Fractions, as their notation vividly displays, also stand for proportions (think of 1/2 = 2/4 as "one is to two as two is to four and for actions (think of 1/2 as "halving," ready to cut in half anything that follows it). To bring fractions into line, we express them as decimals (1/2 = 0.5000000 . . . ). The modem world gives us much experience with decimals to a high degree of accuracy -- to "many decimal places"; mathematics, as always, goes all the way, happy to deal with numbers with complete accuracy -- to infinitely many decimal places. Numbers represented by infinitely many decimal places, whether they are fractions or not, are called real numbers.
But the telltale adjective real suggests two things: that these numbers are somehow real to us and that, in contrast, there are unreal numbers in the offing. These are the imaginary numbers.
The imaginary numbers are well named, for there is some imaginative work to do to make them as much a part of us as the real numbers we use all the time to measure for bookshelves.
This book began as a letter to my friend Michel Chaouli. The two of us had been musing about whether or not one could "feel" the workings of the imagination in its various labors.

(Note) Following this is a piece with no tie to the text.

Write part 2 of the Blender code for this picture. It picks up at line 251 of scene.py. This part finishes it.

Michel had also mentioned that he wanted to "imagine imaginary numbers." That very (rainy) evening, I tried to work up an explanation of the idea of these numbers, still in the mood of our conversation.

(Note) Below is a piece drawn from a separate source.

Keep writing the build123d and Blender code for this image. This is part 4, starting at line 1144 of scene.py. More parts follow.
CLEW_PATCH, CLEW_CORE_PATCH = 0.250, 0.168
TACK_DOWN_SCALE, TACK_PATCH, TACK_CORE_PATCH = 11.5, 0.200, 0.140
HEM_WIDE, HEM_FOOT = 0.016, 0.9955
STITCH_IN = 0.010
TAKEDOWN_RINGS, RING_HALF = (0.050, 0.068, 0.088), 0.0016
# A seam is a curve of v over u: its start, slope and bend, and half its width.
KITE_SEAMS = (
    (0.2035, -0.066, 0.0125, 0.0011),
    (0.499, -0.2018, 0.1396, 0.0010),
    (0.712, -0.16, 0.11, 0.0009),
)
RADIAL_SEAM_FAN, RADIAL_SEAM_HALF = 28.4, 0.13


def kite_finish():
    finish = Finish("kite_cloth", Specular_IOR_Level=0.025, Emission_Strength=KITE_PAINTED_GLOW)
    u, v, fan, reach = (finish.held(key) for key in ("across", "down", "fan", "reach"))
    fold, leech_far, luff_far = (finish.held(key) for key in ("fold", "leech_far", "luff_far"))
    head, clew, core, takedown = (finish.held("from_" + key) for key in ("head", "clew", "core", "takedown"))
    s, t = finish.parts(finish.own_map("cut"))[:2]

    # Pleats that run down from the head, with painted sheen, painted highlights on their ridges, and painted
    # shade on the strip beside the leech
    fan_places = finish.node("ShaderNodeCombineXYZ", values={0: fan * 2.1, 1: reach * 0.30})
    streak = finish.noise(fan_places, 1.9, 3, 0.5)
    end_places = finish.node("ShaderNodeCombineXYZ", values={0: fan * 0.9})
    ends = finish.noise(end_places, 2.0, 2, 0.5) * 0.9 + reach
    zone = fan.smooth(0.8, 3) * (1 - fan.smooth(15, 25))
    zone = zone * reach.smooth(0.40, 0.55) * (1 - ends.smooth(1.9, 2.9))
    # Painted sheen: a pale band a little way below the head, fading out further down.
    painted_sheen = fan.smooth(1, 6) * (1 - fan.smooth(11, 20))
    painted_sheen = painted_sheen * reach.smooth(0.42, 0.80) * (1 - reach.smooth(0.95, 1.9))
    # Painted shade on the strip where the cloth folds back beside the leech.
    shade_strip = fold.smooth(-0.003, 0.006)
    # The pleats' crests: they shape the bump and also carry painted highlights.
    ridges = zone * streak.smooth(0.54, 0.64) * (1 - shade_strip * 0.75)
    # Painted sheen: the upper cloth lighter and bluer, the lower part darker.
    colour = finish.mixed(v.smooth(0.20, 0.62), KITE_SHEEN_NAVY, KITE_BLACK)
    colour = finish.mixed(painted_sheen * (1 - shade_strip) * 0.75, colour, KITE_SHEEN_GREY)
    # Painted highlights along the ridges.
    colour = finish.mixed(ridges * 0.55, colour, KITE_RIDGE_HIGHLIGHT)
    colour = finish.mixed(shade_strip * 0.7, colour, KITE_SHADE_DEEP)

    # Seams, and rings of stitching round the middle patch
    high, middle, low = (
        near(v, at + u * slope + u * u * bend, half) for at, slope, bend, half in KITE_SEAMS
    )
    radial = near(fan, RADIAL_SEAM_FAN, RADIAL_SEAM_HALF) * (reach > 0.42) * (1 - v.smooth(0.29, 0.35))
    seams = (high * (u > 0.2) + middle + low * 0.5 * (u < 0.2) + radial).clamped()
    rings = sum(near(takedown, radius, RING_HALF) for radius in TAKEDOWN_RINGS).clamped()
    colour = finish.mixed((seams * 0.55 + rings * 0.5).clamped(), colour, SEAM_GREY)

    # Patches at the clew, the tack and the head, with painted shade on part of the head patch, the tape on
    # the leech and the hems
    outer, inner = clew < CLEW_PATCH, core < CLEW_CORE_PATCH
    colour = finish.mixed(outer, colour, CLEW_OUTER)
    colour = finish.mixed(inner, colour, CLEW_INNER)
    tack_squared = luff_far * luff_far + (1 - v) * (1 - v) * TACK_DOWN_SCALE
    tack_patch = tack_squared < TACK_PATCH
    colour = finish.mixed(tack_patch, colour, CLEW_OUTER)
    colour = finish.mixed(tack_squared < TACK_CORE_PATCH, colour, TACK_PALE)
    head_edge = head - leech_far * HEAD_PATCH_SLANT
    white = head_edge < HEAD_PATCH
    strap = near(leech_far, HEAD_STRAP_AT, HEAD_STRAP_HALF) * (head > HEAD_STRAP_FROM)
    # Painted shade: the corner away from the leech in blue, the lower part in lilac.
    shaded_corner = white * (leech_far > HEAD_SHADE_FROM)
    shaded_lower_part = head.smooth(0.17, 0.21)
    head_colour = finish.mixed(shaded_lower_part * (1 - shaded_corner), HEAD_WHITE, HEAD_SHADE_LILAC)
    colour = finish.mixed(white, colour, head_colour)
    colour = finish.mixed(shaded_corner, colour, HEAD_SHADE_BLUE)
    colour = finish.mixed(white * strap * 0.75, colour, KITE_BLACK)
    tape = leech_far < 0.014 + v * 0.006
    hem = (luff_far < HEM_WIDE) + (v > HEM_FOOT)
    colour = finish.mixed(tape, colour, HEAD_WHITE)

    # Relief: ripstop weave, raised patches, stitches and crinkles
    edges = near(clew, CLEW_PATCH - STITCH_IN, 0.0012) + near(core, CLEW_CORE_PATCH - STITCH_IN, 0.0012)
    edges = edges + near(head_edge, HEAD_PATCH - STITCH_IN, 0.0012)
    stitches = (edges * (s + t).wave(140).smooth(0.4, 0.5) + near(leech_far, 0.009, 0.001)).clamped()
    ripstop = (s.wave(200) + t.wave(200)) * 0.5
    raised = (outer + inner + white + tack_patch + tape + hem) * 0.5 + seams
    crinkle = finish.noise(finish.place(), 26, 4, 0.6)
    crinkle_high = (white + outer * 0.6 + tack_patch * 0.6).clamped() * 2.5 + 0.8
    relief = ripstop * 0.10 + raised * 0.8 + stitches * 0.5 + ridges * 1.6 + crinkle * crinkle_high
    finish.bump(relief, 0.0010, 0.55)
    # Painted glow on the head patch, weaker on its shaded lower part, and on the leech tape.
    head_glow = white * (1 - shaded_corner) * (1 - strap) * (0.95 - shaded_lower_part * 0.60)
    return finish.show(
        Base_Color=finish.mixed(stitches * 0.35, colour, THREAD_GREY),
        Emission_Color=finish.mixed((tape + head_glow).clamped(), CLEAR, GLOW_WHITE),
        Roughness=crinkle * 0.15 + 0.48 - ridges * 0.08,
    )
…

The text of my letter was the welcome excuse for continued conversation with a number of friends, many of whom were humanists interested in understanding what it means to imagine the square root of negative numbers. The successive revisions and expansions of my letter were shaped by their questions, comments, critiques, and insights. This book, then, is written for people who have no training in mathematics and who may not have actively thought about mathematics since high school, or even during it, but who may wish to experience an act of mathematical imagining and to consider how such an experience compares with the imaginative work involved in reading and understanding a phrase in a poem. Of course, poetry and mathematics are far apart. All the more glorious, then, for people at home in the imaginative life of poetry to use their insight and sensibility to witness the imagination at work in mathematics.

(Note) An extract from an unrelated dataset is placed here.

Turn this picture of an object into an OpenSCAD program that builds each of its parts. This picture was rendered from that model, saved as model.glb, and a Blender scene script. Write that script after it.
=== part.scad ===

Although no particular mathematical knowledge is necessary, pencil and paper are good to have at hand, to make a few calculations (multiplying small numbers, mostly). The operation of multiplication itself is something we will be looking at. There are three standard ways of denoting the act of multiplication: by a cross ×, by a centered dot ·, or, when there is no ambiguity, by simple juxtaposition of the objects to be multiplied. Which notation we use reflects where we wish to direct our attention: the equation
2 x 3 = 6
emphasizes the act of multiplying 2 times 3, whereas
2 · 3 = 6
focuses on the result, 6, of that operation. Nevertheless, despite this difference in nuance, both equations, 2 x 3 = 6 and 2 · 3 = 6, are saying the same thing. When we deal with an unknown quantity X, here are three equivalent ways of denoting 5 times that unknown quantity:
5 × X = 5·X= 5X.
Again, we write 5 × X if we want to emphasize the act of multiplying and 5·X or 5X if we want to emphasize the result; and that last variant notation, juxtaposition, is used for visual conciseness.